An Observation from the Bayou

by Wilton C. Corkern, President

I always enjoy visiting my family in Louisiana. There are also a few bonuses that come with the trip: a shoe shine in Louis Armstrong International Airport, the drive across the Bonnet Carre Spillway and the Atchafalaya Basin, oyster po-boys from Chris’s diner and crawfish at Prejean’s in Lafayette, and visiting some great wildlife habitat. One regular spot we visit is Lake Martin, in the edge of St. Martin Parish. It’s a great place to see birds, alligators, snakes, turtles, and other wildlife because one can see big stretches of Bald Cypress swamp without leaving the car (always a plus for my 94 year-old Mom).

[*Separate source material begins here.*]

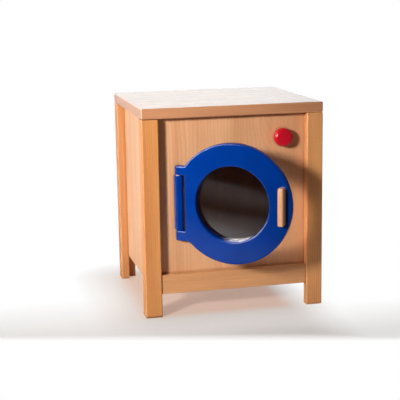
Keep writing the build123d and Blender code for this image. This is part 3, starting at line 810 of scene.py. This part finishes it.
# %% World
world = bpy.data.worlds.new("white studio")
bpy.context.scene.world = world
world.use_nodes = True
tree = world.node_tree
tree.nodes.clear()
output = tree.nodes.new("ShaderNodeOutputWorld")
direction = add_node(tree, "TexCoord").outputs["Generated"]
matt_sky = sky(tree, direction, AMBIENT, MATT_LIGHTS)
gloss_sky = sky(tree, direction, DARK_ROOM, GLOSS_LIGHTS)
path = add_node(tree, "LightPath").outputs
colour = mix_colour(tree, before_matt(tree, path, "Is Glossy Ray"), matt_sky, gloss_sky)
# The camera sees white, and so does a ray from it that goes on through the pane.
through = before_matt(tree, path, "Is Transmission Ray")
plain = maths(tree, "MAXIMUM", through, path["Is Camera Ray"])
colour = mix_colour(tree, plain, colour, WHITE)
light = add_node(tree, "Background", {"Color": colour, "Strength": 1.0})
tree.links.new(light.outputs[0], output.inputs["Surface"])
print("nodes in the world:", len(tree.nodes))

# %% [markdown]
# ## Camera
# The picture was taken from a little to the left of the front and from above the worktop, with a
# long lens. The lens and the place come from fitting the cabinet's corners in the picture.

# %% Camera
CAMERA_PLACE = (-0.6360, -2.5589, 0.7774)
CAMERA_YAW = 0.2296
CAMERA_PITCH = 0.2025
CAMERA_ROLL = 0.0162
CAMERA_LENS = 94.53
CAMERA_SENSOR = 36.0
camera_data = bpy.data.cameras.new("camera")
camera_data.sensor_width = CAMERA_SENSOR
camera_data.lens = CAMERA_LENS
camera = bpy.data.objects.new("camera", camera_data)
camera.matrix_world = (
    Matrix.Translation(CAMERA_PLACE)
    @ Matrix.Rotation(-CAMERA_YAW, 4, "Z")
    @ Matrix.Rotation(pi / 2 - CAMERA_PITCH, 4, "X")
    @ Matrix.Rotation(-CAMERA_ROLL, 4, "Z")
)
bpy.context.scene.collection.objects.link(camera)
bpy.context.scene.camera = camera
print("camera:", CAMERA_LENS, "mm lens")

# %% [markdown]
# ## Finish
# The Standard view transform shows each colour about as it is written.

# %% Finish
bpy.context.scene.view_settings.view_transform = "Standard"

On the most recent trip we saw hundreds of Great Egrets, Snowy Egrets, Louisiana Herons, Great Blue Herons, and Roseate Spoonbills on their nests and in the skies. Large (8” – 12” long) Red Eared Slider Turtles sunned on virtually every snag and log sticking up out of the shallow water. We saw the last of this year’s native Louisiana blue iris blooms. Then, just as we were about to leave the preserve, there was an alligator. We all spotted it about the same time. Anne could see its head; Mom could see its tail. All I could see was something big thrashing around in the green water. Anne said it was eating something. She saw it lunge and bite something, but then we couldn’t see what it was. I stopped the car and got out for a closer look. I stood on the side of the road with a clear view of the five footer’s head and mouth in the tall grass at the water’s edge. My reward was to see a fat Cottonmouth, about three inches in diameter, crosswise in the ‘gator’s mouth. It was chomping and jerking its head from side to side, working its way toward the snake’s head. Once the snake’s head was in its mouth, the alligator gulped it in and began swallowing it – chomp, chomp, chomp, chomp – until the blunt tail disappeared inside. I watched for another half-minute or so as the alligator slowly backed into the water and submerged. Then it was gone.

We headed back to Mom’s apartment in Lafayette where we made coffee and watched Ruby-throated Hummingbirds on the feeder in her garden just outside the living room window.